In this section, we’ll compare the ICHRA to the most common health benefits to help you make the right choice for your business.
ICHRA vs. group health insurance
Group health insurance is by far the most common employee health benefit. Businesses that offer it can expect relatively simple employee onboarding and ease in leveraging the benefit to hire and keep talented workers.
Many businesses are increasingly unsatisfied with group health insurance, however. For most, the biggest sticking point is cost.
In 2018, businesses paid an average $1,635 a month for employer-sponsored family health coverage—an increase of 55 percent since 2008, according to Kaiser’s 2018 Employer Health Benefits Survey. That’s a tough bar to meet for many employers, particularly for smaller groups or nonprofits.
Similarly, group health insurance puts business owners in a middleman position between their employees and the insurer. While familiarity may make onboarding and administration easier, many businesses struggle with the time required to properly solve these problems and keep the benefit running smoothly.

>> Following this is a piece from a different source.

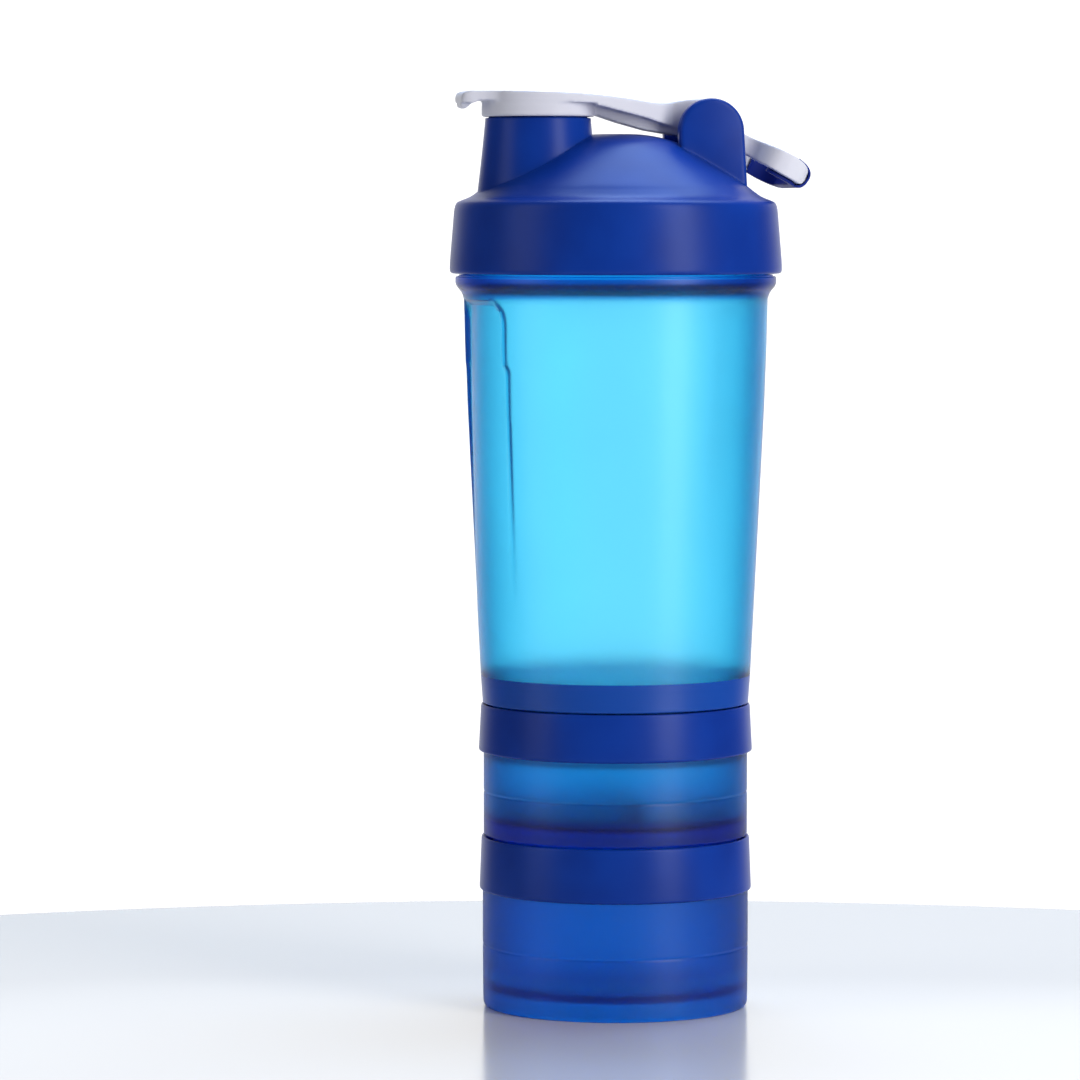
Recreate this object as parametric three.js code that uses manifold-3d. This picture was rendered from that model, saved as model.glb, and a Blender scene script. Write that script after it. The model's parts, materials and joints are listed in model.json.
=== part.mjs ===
// Protein shaker bottle on two twist-on storage cups. Millimetres, +Z up.
// The origin is at floor level in the middle of the footprint's box; the spout is towards -X and the
// hinge towards +X. Every solid is drawn about the bottle's axis and moved to its place at the end.
import * as THREE from "three";
import { mergeVertices } from "three/addons/utils/BufferGeometryUtils.js";
import Module from "manifold-3d";

const wasm = await Module();
wasm.setup();

// ---- driving dimensions -------------------------------------------------------------------------
const AXIS_X = -3.5; // the bottle's axis
const SEGMENTS = 32; // flats round a turned piece
const GAP = 0.3; // between pieces that touch
const WALL = 1.9; // of the drinking bottle
const FLOOR = 1.5; // of every vessel

const FOOT_RISE = 5.0; // lower cup's floor above the table
const LOWER_SEAM = 48.4; // top of the lower collar
const UPPER_SEAM = 86.0; // top of the upper collar
const FLANGE_TOP = 206.9;
const CAP_BOTTOM = 207.7;
const LIP = 224.5; // bottle's rim

const BOSS = { outer: 34.9, inner: 33.1, depth: 10.5 }; // screw boss under a cup or the bottle
const SOCKET = 36.6; // bore of a collar
const CUP_BORE = 35.5;
const LEDGE = 33.8; // bore of the small ledge that a seal ring lies on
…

HRAs, including the ICHRA, largely solve these problems.
With the ICHRA, businesses have complete freedom to dictate their budget. By choosing monthly allowance amounts for each employee, they can ensure health care costs never take them by surprise or lead to an imbalanced budget.
Additionally, the ICHRA allows employees to choose their own health insurance policy. This frees them to choose a policy best suited to their needs, but it also frees their employer from having to negotiate between them and their insurance company.
With an HRA administrator like PeopleKeep, businesses offering an ICHRA could likely reduce their health benefit administration time to just 15 minutes a month.
ICHRA vs. health insurance stipends
Frustrated with the cost and complexity of group health insurance, many businesses opt instead to give employees a health insurance stipend.
These stipends are the equivalent of increased wages—they’re a flat amount given to all employees with the hope they spend it on health care, but without formal controls to ensure it’s going to the right place. More importantly, all health insurance stipends are subject to payroll and income tax.
While health insurance stipends allow businesses to control their health care budget and eliminate administration, they’re an informal solution to a formal problem.
Employees are unlikely to consider additional wages a real health benefit, and may not put the funds toward their health needs. Additionally, both businesses and employees are paying a combined 35 percent more in taxes on average than they would with an HRA like the ICHRA.
While the ICHRA requires extra administration, it also delivers full tax advantages to both the business and its employees. It also functions as a formal benefit, with controls to ensure employees have individual health insurance and are using their allowances on qualified medical expenses.
The ICHRA vs. the QSEHRA
The ICHRA closely resembles another recently created HRA: the qualified small employer HRA (QSEHRA).
Created in December 2016, the QSEHRA was the first HRA in many years to allow businesses to offer formal, tax-advantaged health reimbursement to all of its employees. It has helped thousands of businesses offer health benefits and will continue to fill a much-needed role in the future.
The ICHRA offers an alternative, though, and for some businesses, it will be the better choice.